• _THE EXERCISE_:
Repeat verbatim, and only, the lines of the data below, beginning at the line that contains "Turn this picture" and stopping after the line that contains "slot_depth = 35.5".

• _SOURCE RECORDS_:
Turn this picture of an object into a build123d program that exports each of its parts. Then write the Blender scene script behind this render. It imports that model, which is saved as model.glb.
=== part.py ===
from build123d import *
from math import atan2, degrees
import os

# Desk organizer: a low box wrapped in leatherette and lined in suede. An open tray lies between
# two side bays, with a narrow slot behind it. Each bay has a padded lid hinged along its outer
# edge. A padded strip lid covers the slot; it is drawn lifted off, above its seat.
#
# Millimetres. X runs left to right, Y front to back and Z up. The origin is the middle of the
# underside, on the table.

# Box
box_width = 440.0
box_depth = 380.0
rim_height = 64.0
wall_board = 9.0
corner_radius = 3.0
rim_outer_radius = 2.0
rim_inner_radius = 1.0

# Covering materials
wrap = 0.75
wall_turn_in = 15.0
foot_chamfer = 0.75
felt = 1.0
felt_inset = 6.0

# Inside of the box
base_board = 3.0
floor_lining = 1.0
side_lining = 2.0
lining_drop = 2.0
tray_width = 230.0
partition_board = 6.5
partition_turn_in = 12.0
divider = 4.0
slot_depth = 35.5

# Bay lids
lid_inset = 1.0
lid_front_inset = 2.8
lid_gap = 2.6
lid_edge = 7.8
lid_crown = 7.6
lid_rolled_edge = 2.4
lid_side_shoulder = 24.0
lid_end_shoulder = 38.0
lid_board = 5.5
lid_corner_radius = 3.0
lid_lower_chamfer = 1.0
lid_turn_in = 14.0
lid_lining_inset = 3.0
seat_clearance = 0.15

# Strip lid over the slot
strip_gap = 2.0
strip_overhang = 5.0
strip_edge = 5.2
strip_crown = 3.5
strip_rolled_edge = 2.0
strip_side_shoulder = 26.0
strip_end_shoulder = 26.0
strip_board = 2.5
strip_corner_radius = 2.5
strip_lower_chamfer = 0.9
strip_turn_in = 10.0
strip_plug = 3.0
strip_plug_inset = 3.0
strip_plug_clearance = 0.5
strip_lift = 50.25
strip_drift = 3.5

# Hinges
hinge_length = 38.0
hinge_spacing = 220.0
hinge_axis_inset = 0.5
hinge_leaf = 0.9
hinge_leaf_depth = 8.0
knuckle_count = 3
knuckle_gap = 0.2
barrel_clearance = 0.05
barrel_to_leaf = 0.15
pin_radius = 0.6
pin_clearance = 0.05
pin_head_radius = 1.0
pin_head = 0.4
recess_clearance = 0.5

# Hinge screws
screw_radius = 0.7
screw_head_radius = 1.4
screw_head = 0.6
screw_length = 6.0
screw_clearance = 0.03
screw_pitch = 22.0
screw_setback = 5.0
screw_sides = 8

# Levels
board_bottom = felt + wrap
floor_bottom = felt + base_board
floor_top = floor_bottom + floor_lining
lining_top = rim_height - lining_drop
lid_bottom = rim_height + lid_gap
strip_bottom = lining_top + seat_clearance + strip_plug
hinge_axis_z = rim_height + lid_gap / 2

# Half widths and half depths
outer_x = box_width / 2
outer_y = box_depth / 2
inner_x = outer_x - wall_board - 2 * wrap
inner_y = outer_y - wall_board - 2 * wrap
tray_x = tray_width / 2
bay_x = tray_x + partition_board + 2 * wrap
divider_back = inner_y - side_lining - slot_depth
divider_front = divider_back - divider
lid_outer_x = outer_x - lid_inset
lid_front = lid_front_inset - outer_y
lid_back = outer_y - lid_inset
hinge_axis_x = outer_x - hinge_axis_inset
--
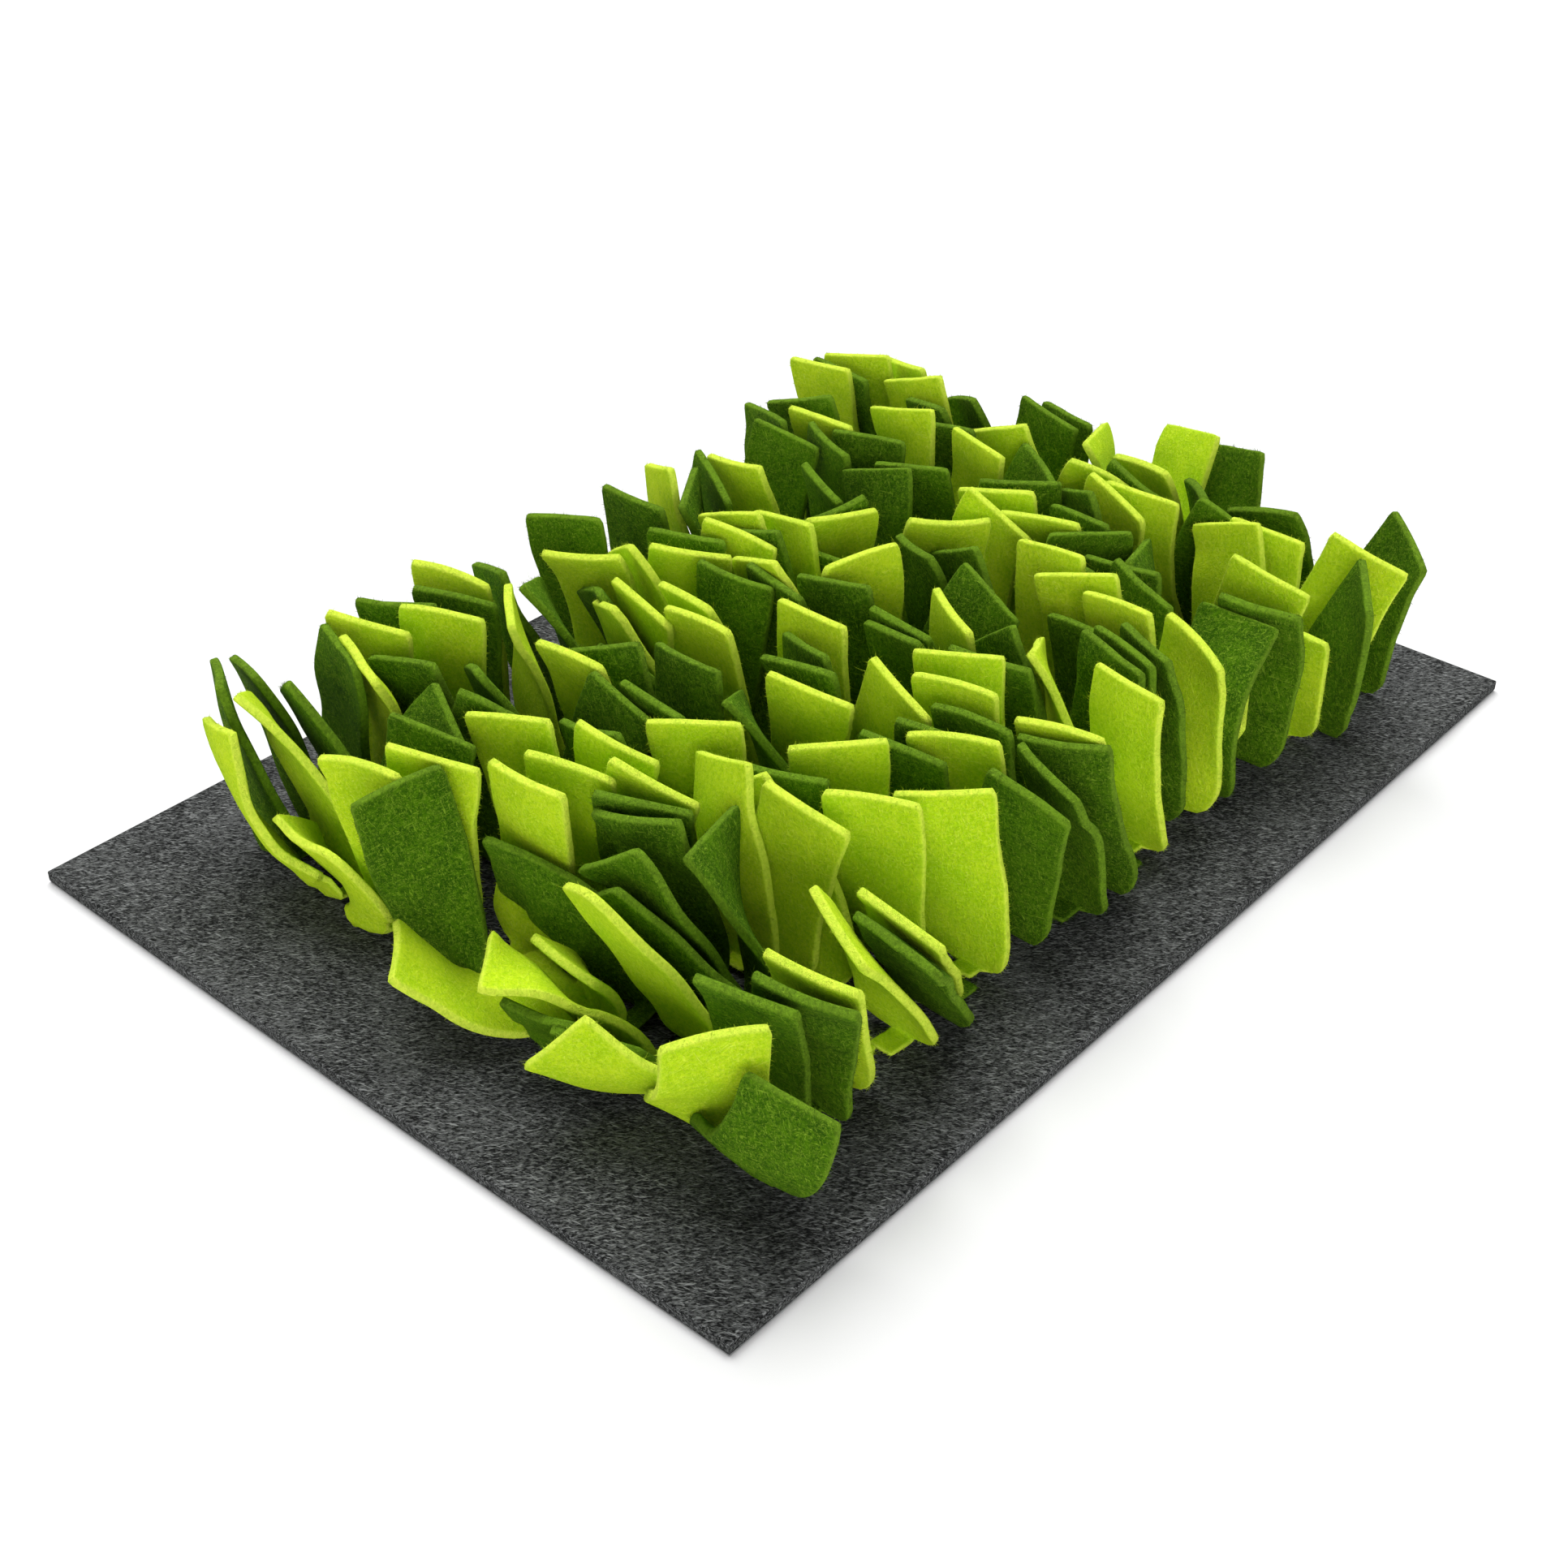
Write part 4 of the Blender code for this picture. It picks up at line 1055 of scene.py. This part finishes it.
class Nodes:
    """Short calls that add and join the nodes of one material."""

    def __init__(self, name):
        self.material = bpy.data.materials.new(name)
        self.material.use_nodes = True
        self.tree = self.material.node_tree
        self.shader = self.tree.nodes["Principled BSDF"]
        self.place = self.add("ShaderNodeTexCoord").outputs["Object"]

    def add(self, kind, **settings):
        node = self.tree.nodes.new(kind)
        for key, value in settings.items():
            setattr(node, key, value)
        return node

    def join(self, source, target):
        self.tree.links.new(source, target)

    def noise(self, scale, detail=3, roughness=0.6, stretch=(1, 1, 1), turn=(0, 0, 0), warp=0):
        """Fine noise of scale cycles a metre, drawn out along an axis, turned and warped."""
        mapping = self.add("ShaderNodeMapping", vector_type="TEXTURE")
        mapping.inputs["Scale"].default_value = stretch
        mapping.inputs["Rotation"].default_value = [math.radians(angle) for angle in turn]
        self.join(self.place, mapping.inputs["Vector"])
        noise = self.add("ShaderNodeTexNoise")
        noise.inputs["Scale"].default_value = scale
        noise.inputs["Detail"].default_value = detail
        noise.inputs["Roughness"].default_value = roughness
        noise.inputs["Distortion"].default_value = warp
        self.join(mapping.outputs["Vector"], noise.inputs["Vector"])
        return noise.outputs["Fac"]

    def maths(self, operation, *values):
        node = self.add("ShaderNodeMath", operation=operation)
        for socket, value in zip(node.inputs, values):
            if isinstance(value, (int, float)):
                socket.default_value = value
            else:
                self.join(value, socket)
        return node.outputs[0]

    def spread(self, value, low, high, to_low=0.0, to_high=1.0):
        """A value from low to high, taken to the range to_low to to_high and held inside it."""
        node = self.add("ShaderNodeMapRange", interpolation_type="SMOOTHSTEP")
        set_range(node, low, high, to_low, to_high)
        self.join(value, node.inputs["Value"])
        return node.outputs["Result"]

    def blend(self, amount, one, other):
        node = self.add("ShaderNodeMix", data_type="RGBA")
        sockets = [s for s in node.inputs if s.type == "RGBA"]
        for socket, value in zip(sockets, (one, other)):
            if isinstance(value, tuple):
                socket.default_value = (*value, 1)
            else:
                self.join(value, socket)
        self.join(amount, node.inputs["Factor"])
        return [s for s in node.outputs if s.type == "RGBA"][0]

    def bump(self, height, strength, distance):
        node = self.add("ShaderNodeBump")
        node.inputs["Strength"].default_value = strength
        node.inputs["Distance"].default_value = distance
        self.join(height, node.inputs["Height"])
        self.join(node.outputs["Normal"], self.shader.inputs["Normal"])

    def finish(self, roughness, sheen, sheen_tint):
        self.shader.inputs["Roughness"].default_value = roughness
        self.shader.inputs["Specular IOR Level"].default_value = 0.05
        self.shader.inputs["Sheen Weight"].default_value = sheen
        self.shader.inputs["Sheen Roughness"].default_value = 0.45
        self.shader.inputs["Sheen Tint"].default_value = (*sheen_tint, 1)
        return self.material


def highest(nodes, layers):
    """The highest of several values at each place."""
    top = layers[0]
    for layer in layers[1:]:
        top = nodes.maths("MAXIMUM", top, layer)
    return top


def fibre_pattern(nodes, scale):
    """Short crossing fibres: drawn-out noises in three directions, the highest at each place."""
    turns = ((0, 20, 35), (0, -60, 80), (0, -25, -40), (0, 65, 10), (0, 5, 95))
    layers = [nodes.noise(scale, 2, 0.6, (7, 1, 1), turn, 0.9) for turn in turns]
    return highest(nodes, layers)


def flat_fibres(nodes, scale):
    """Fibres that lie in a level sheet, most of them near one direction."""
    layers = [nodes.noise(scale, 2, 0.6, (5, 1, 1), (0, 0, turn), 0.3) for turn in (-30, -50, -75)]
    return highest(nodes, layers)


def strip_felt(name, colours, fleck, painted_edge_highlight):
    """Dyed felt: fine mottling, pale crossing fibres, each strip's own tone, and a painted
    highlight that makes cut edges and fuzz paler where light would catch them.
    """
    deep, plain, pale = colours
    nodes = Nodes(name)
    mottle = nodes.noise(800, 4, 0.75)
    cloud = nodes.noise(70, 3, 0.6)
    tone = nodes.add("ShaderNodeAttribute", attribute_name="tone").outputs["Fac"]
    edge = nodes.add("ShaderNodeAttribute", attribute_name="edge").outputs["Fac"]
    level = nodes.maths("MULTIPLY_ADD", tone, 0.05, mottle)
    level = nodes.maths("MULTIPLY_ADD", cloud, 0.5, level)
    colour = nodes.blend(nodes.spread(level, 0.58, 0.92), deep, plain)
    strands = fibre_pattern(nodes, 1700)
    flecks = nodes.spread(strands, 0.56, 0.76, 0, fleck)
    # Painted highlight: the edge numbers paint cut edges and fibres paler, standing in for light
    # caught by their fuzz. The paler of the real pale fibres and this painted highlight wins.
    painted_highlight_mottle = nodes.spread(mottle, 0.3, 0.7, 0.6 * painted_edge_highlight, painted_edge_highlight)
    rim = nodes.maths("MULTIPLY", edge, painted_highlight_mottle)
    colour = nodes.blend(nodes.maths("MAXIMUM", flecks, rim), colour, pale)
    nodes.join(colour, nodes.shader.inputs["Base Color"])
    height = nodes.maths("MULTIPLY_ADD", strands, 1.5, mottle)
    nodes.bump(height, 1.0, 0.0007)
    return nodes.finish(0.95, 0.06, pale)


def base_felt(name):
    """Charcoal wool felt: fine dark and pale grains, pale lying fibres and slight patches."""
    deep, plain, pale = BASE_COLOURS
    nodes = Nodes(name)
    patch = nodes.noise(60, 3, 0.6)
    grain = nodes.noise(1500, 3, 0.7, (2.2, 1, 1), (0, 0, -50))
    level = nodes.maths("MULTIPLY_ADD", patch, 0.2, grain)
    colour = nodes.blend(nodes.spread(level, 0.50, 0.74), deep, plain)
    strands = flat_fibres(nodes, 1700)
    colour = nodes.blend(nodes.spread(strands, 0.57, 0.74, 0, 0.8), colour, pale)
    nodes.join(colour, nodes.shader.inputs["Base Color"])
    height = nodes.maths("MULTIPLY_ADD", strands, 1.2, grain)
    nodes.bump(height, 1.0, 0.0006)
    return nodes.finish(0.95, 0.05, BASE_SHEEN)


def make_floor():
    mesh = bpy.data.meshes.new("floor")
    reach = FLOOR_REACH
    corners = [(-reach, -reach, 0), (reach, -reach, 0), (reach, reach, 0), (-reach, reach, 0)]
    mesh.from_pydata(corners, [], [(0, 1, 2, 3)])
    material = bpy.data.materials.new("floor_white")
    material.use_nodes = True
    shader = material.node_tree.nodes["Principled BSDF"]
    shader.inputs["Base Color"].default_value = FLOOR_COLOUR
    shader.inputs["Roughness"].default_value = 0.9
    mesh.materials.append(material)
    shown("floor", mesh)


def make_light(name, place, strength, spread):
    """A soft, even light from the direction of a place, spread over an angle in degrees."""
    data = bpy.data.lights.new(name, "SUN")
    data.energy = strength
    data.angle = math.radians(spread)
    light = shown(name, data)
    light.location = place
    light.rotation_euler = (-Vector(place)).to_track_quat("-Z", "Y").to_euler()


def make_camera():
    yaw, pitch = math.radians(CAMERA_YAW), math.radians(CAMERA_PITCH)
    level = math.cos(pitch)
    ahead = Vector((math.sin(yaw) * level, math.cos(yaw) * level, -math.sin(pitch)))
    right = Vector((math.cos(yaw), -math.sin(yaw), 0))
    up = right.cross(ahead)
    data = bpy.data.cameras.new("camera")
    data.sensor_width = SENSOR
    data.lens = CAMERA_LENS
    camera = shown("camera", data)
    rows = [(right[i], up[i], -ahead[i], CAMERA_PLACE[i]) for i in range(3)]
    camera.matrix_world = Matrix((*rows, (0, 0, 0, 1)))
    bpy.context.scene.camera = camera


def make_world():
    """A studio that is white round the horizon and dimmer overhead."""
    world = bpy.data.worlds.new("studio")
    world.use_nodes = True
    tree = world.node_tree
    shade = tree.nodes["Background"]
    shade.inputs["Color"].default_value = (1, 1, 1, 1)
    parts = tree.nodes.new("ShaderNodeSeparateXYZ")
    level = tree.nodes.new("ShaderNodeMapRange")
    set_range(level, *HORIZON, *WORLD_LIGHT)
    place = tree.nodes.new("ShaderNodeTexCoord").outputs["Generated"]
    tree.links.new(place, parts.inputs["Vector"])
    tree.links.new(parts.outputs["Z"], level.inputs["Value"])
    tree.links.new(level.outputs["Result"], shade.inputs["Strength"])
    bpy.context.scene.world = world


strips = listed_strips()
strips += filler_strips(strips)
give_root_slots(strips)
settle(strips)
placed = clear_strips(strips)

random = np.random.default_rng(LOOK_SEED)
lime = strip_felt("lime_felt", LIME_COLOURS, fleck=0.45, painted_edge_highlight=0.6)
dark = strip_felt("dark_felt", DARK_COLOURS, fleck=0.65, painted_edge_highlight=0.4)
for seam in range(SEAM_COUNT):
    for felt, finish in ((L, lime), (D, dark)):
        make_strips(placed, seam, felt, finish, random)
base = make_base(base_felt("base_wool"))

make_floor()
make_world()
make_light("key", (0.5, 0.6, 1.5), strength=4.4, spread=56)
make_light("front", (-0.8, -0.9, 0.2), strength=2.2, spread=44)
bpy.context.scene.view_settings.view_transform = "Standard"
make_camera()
---
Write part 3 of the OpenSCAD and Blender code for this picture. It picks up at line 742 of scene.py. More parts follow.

• _WRITTEN ANSWER_:
Turn this picture of an object into a build123d program that exports each of its parts. Then write the Blender scene script behind this render. It imports that model, which is saved as model.glb.
=== part.py ===
from build123d import *
from math import atan2, degrees
import os

# Desk organizer: a low box wrapped in leatherette and lined in suede. An open tray lies between
# two side bays, with a narrow slot behind it. Each bay has a padded lid hinged along its outer
# edge. A padded strip lid covers the slot; it is drawn lifted off, above its seat.
#
# Millimetres. X runs left to right, Y front to back and Z up. The origin is the middle of the
# underside, on the table.

# Box
box_width = 440.0
box_depth = 380.0
rim_height = 64.0
wall_board = 9.0
corner_radius = 3.0
rim_outer_radius = 2.0
rim_inner_radius = 1.0

# Covering materials
wrap = 0.75
wall_turn_in = 15.0
foot_chamfer = 0.75
felt = 1.0
felt_inset = 6.0

# Inside of the box
base_board = 3.0
floor_lining = 1.0
side_lining = 2.0
lining_drop = 2.0
tray_width = 230.0
partition_board = 6.5
partition_turn_in = 12.0
divider = 4.0
slot_depth = 35.5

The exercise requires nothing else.